Lo abbiamo visto tutti. L’incredibile metamorfosi di una squadra e di un allenatore che nel giro di un amen ha smarrito tutto il repertorio del teatro leggero e portato in scena la commedia drammatica.
In meno di un mese la stessa Inter scesa in campo col Milan, capace di mettere sotto i rossoneri nel gioco per 70 minuti, perdendo in modo disgraziato, è tornata in campo contro gli stessi avversari senza una stilla di energia.
Anche il Milan è apparso stanco ma nel primo tempo ha costruito alcune palle gol mentre i nerazzurri deambulavano per il campo con l’aria assente, distaccata.

Lo abbiamo visto tutti l’impressionante calo fisico della squadra. Col Milan ha persino fatto più chilometri ma era un tipo di corsa disorganico, con reparti scollegati, facce abbruttite e tanti, troppi contrasti persi.
Il risultato dell’andata è il peggiore tra i migliori possibili e costringe in piccolo a rivivere il derby di Champions del 2003, con le medesime condizioni.
Il ritorno, grazie al surreale calendario della Coppa Italia di cui però gli organizzatori si dicono ampiamente soddisfatti (!), si giocherà solo tra un mese e mezzo e nel frattempo l’Inter affronterà delle partite che potrebbero affossare o rilanciare una stagione che già con la Salernitana rischia di essere definitivamente compromessa per lo scudetto.

Il punto è che oggi anche la squadra ultima in classifica può fermare Inzaghi, come hanno fatto il Sassuolo e il Genoa penultimo in classifica.
All’andata i campani erano una formazione emotivamente messa male, ad un passo dall’esclusione dalla serie A e con un organico diverso. Dopo la sfida all’Arechi persa malamente ha cambiato allenatore e oggi è rinfrancata dai risultati. La squadra di Davide Nicola è ultima ma ha due gare da recuperare, viene da una vittoria, una sconfitta e quattro pareggi. È cambiata nell’animo e a Milano sarà accompagnata da un gran numero di tifosi.

Molti interisti non accettano che una squadra così possa impensierire la terza in classifica. L’inaccettabilità è esattamente il tipo di problema che nel calcio ha portato a risultati clamorosi, perché i giocatori sembrano vivere in simbiosi con il proprio pubblico. Se una partita viene attesa con sussiego la si affronta superficialmente e finisce male.

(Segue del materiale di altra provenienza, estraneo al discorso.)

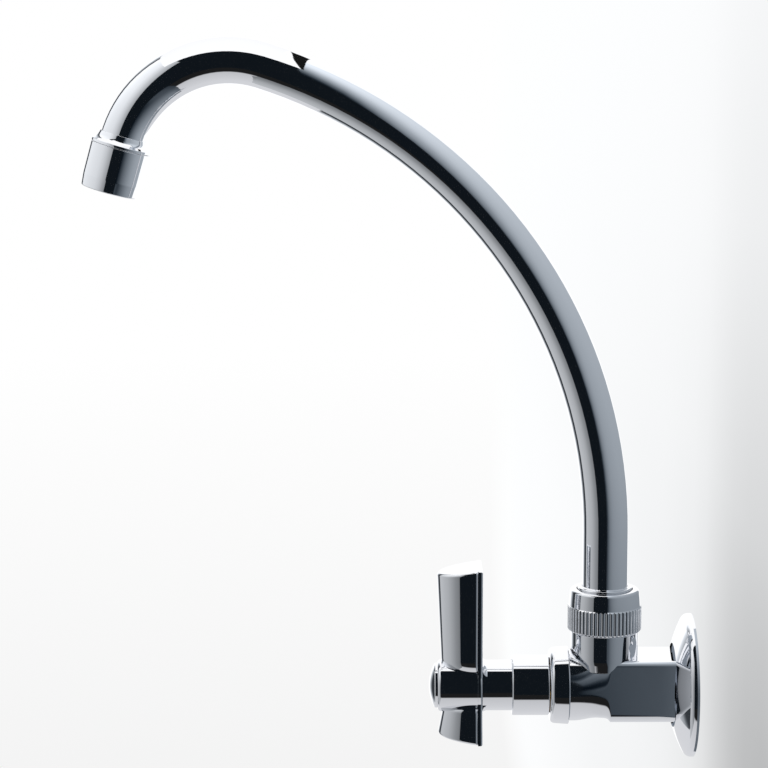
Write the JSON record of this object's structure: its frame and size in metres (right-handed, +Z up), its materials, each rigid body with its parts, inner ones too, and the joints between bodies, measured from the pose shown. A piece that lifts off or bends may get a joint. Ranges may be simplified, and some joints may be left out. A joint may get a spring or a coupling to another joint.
{
  "type": "wall-mounted kitchen tap",
  "caption": "Wall-mounted kitchen tap with a swivelling gooseneck spout, knurled union nut, square body, round wall plate and an upright lever handle.",
  "frame": {"origin": "on the axis of the inlet's thread, in the plane of the wall", "axes": "+X into the wall along the inlet, +Z up; the spout and the handle point to -X"},
  "size_m": [0.2679, 0.0602, 0.3014],
  "materials": {
    "chrome_plate": "polished chrome plate on brass and zinc",
    "brass": "machined",
    "acetal": "moulded white acetal",
    "rubber": "moulded black rubber",
    "stainless_steel": "bright stainless steel",
    "ceramic": "lapped white ceramic"
  },
  "bodies": {
    "root": {"tap_body": "chrome_plate", "escutcheon": "chrome_plate", "spout_nut": "chrome_plate", "nut_slip_ring": "acetal", "spout_thrust_washer": "acetal", "bonnet_collar": "chrome_plate", "bonnet_sleeve": "chrome_plate", "cartridge_body": "brass", "cartridge_cage": "acetal", "cartridge_o_ring": "rubber", "seat_seal": "rubber", "fixed_disc": "ceramic", "stem_slip_washer": "acetal"},
    "handle": {"moving_disc": "ceramic", "cartridge_stem": "brass", "stem_o_rings": "rubber", "stem_circlip": "stainless_steel", "spline_insert": "acetal", "handle_back_plate": "chrome_plate", "handle_lever": "chrome_plate", "handle_screw": "stainless_steel", "handle_cap": "chrome_plate", "cap_o_ring": "rubber"},
    "spout": {"spout_spigot": "chrome_plate", "spigot_o_rings": "rubber", "spout_tube": "chrome_plate", "spout_tip": "chrome_plate", "aerator_housing": "chrome_plate", "aerator_gasket": "rubber", "aerator_insert": "acetal", "aerator_screens": "stainless_steel"}
  },
  "joints": [
    {"name": "spout_swivel", "type": "hinge", "parent": "root", "child": "spout", "pos_m": [-0.037, 0, 0], "axis": [0, 0, 1], "range_deg": [-90, 90]},
    {"name": "handle_turn", "type": "hinge", "parent": "root", "child": "handle", "pos_m": [-0.037, 0, 0], "axis": [-1, 0, 0], "range_deg": [0, 90]}
  ]
}
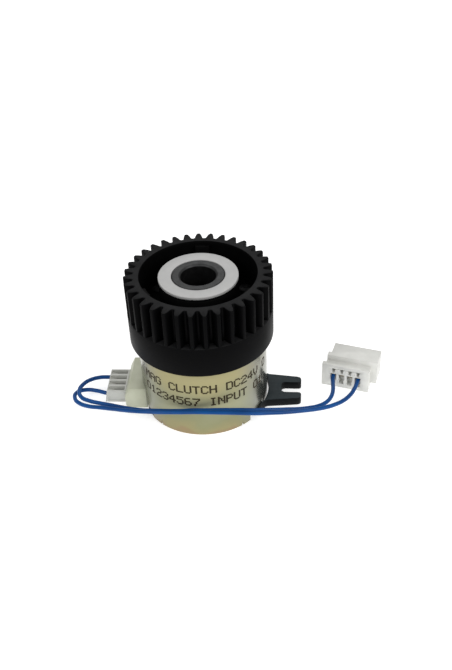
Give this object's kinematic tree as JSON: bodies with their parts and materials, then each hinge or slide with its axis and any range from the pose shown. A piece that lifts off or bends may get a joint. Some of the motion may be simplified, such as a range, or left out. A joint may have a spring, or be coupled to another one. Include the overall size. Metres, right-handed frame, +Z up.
{
  "type": "electromagnetic clutch",
  "caption": "Small electromagnetic clutch: a toothed plastic gear on a hollow hub above a round magnet body with a forked torque arm, plug and leads.",
  "frame": {"origin": "on the clutch axis, in the plane of the yoke's foot", "axes": "+Z up along the clutch axis from the magnet body to the gear; +X along the torque arm, away from the plug"},
  "size_m": [0.075, 0.0343, 0.0354],
  "materials": {
    "yellow_zinc": "satin",
    "steel": "machined",
    "sintered": "sintered, oiled",
    "spring_steel": "bright",
    "copper": "enamelled",
    "black_gear": "moulded",
    "black_arm": "moulded",
    "facing": "ground",
    "collar": "moulded",
    "natural": "turned",
    "bobbin": "moulded",
    "tape": "film",
    "black_steel": "blackened",
    "header": "moulded",
    "connector_white": "moulded",
    "tin": "tinned",
    "lead_blue": "extruded"
  },
  "bodies": {
    "magnet_body": {"yoke_shell": "yellow_zinc", "base_plate": "steel", "core_tube": "steel", "coil_bobbin": "bobbin", "coil_winding": "copper", "winding_tape": "tape", "stator_bush": "natural", "arm_plate": "black_arm", "connector_header": "header", "header_pin_1": "tin", "header_pin_2": "tin", "header_pin_3": "tin", "header_pin_4": "tin", "plug_housing": "connector_white", "plug_contact_1": "tin", "plug_contact_2": "tin", "plug_contact_3": "tin", "plug_contact_4": "tin", "lead_wire_1": "lead_blue", "lead_wire_2": "lead_blue", "free_connector_housing": "connector_white", "free_contact_1": "tin", "free_contact_2": "tin", "free_contact_3": "tin", "free_contact_4": "tin"},
    "rotor": {"rotor_hub": "sintered", "rotor_disc": "steel", "friction_facing": "facing", "retaining_collar": "collar", "thrust_washer": "spring_steel", "bottom_washer": "natural", "retaining_clip": "spring_steel"},
    "gear": {"gear_rim": "black_gear", "gear_web": "black_gear", "leaf_spring": "spring_steel", "gear_rivet_1": "black_steel", "gear_rivet_2": "black_steel", "gear_rivet_3": "black_steel"},
    "armature": {"armature_disc": "yellow_zinc", "armature_rivet_1": "spring_steel", "armature_rivet_2": "spring_steel", "armature_rivet_3": "spring_steel"}
  },
  "joints": [
    {"name": "rotor_spin", "type": "hinge", "parent": "magnet_body", "child": "rotor", "pos_m": [0, 0, 0], "axis": [0, 0, 1], "continuous": true},
    {"name": "gear_spin", "type": "hinge", "parent": "rotor", "child": "gear", "pos_m": [0, 0, 0], "axis": [0, 0, 1], "continuous": true},
    {"name": "armature_pull", "type": "slide", "parent": "gear", "child": "armature", "axis": [0, 0, -1], "range_m": [0, 0.0003], "stiffness_N_per_m": 2000, "springref_m": -0.0001, "deforming": ["leaf_spring"]}
  ]
}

Il Milan due settimane fa ha incontrato proprio questa squadra e non ha perso per un soffio. Forse però il problema non sta nemmeno nell’eventuale approssimazione ma proprio nel modo in cui i giocatori entrano in campo da diverso tempo.
Tutte le certezze sembrano svanite e lo si deve anche ad un fattore che va oltre l’aspetto fisico. Barella è spremuto, Brozovic non ha un sostituto che sia uno e alla fine è calato, Calhanoglu non ha più il rendimento dell’andata, De Vrij è in calo da inizio stagione, Lautaro non si mette nelle condizioni di segnare, è ininfluente nella stesura del gioco e Dzeko a 35, quasi 36 anni è costretto a giocare sempre, finendo con lo sbagliare troppo.

La preparazione atletica è un dato su cui riflettere seriamente a fine stagione, anche perché si sapeva che Inzaghi nel girone di ritorno cala sempre ma si sperava avesse trovato un modo per disinnescare il trend all’Inter.
Al contrario commette l’errore imperdonabile di giocare sempre con gli stessi uomini e li riduce ai minimi termini. Se questo è il Barella di oggi e Calhanoglu non ce la fa più, visto l’impegno delicato di venerdì sera, col Milan tanto valeva schierare l’irritante Vidal, Vecino e Gagliardini e sostituirli in blocco dopo un’ora di gioco.
Così, per non correre rischi, si finisce col perdere tutto.

Per quale ragione tuttavia, nel calo generale, Skriniar è sempre combattivo e gioca meglio degli altri? Perché Perisic sembra più incisivo dei compagni? Perché Dumfries ha più energia? Il problema è dunque anche nella testa di troppi giocatori.
Non è il momento di avere paura ed è bene che il rientro di Correa e Gosens, al debutto con la maglia dell’Inter nel derby, e persino Caicedo, siano alternative che Inzaghi sappia usare, magari passando temporaneamente al 4-4-2.